ExpandingMan commented 8 years ago

This just seems to get more and more confusing. Sometimes when reading an overwritten file I get this

ERROR: invalid Array dimensions
 in string(::WeakRefStrings.WeakRefString{UInt8}) at /home/savastio/.julia/v0.5/WeakRefStrings/src/WeakRefStrings.jl:66
 in convert at /home/savastio/.julia/v0.5/WeakRefStrings/src/WeakRefStrings.jl:65 [inlined]
 in setindex! at ./array.jl:415 [inlined]
 in copy!(::Base.LinearFast, ::Array{String,1}, ::Base.LinearFast, ::Array{WeakRefString{UInt8},1}) at ./abstractarray.jl:559
 in convert(::Type{Array{String,1}}, ::NullableArrays.NullableArray{WeakRefString{UInt8},1}) at /home/savastio/.julia/v0.5/NullableArrays/src/primitives.jl:250
 in convert(::Type{Array{String,N}}, ::NullableArrays.NullableArray{WeakRefString{UInt8},1}) at /home/savastio/.julia/v0.5/NullableArrays/src/primitives.jl:256
 in featherRead(::String) at /home/savastio/.julia/v0.5/DatasToolbox/src/dfutils.jl:515

Obviously it seems at this point that there are several unrelated problems.
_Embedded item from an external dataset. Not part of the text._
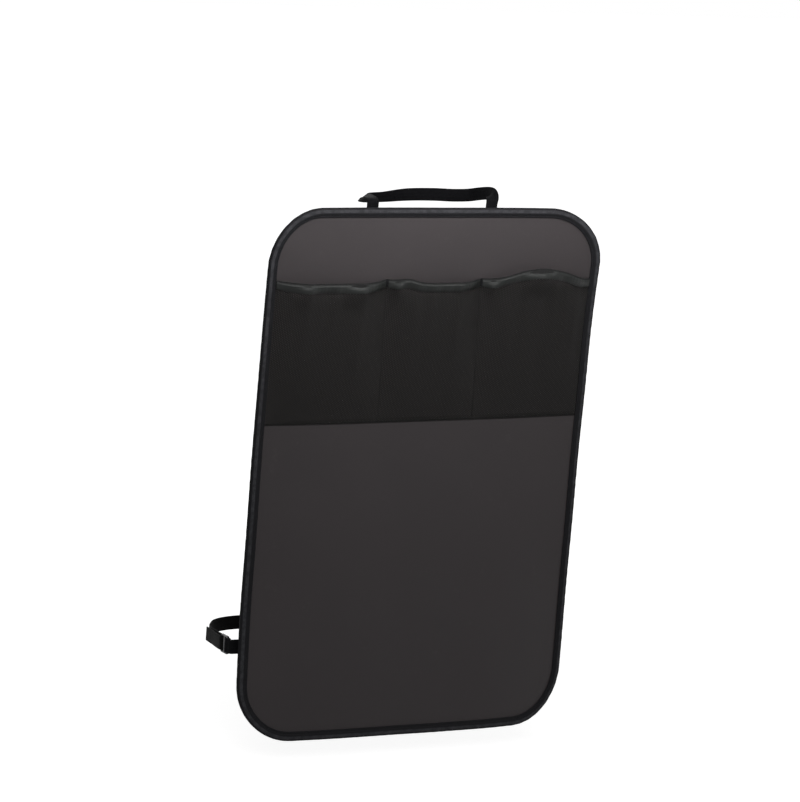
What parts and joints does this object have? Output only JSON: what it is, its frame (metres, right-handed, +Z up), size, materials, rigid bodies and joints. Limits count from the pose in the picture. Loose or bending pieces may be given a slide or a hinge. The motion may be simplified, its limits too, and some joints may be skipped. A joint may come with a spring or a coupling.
{
  "type": "seat back protector",
  "caption": "Bound fabric sheet that hangs on a car seat's back, with a strip of mesh pockets, a webbing loop for the headrest posts and an elastic strap round the seat.",
  "frame": {"origin": "midway between the two headrest posts that the top loop goes round, at the height of the loop", "axes": "+X across the sheet to the viewer's right, +Y from the visible face towards the seat, +Z up the sheet"},
  "size_m": [0.472, 0.1649, 0.6929],
  "materials": {
    "coated_fabric": "dark charcoal coated fabric with a fine weave and a soft sheen",
    "binding_tape": "ribbed black binding tape",
    "mesh": "fine black see-through mesh",
    "elastic_band": "shiny dark grey fold-over elastic",
    "webbing": "black woven webbing",
    "strap_elastic": "black woven elastic",
    "plastic": "black moulded plastic, semi-gloss"
  },
  "bodies": {
    "root": {"panel": "coated_fabric", "edge_binding": "binding_tape", "pocket_mesh": "mesh", "pocket_band": "elastic_band", "headrest_strap": "webbing", "strap_tab": "webbing", "strap_adjuster": "plastic", "seat_strap": "strap_elastic"}
  },
  "joints": []
}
All I know is that I have never gotten any errors when reading from a freshly written file. Frustratingly I have not been able to consistently reproduce any of these.

Oh, by the way featherRead is just a wrapper function I wrote which converts dataframe columns to be of the NullableArray type, and converts all WeakRefStrings to Strings.

quinnj commented 8 years ago

@ExpandingMan, I think you're running into https://github.com/wesm/feather/issues/249

ExpandingMan commented 8 years ago

It seems likely. I'll watch for their update and let you know if I still see the issue. Thanks.

ExpandingMan commented 6 years ago

It seems pretty safe to say that whatever this issue was, it's gone in current master.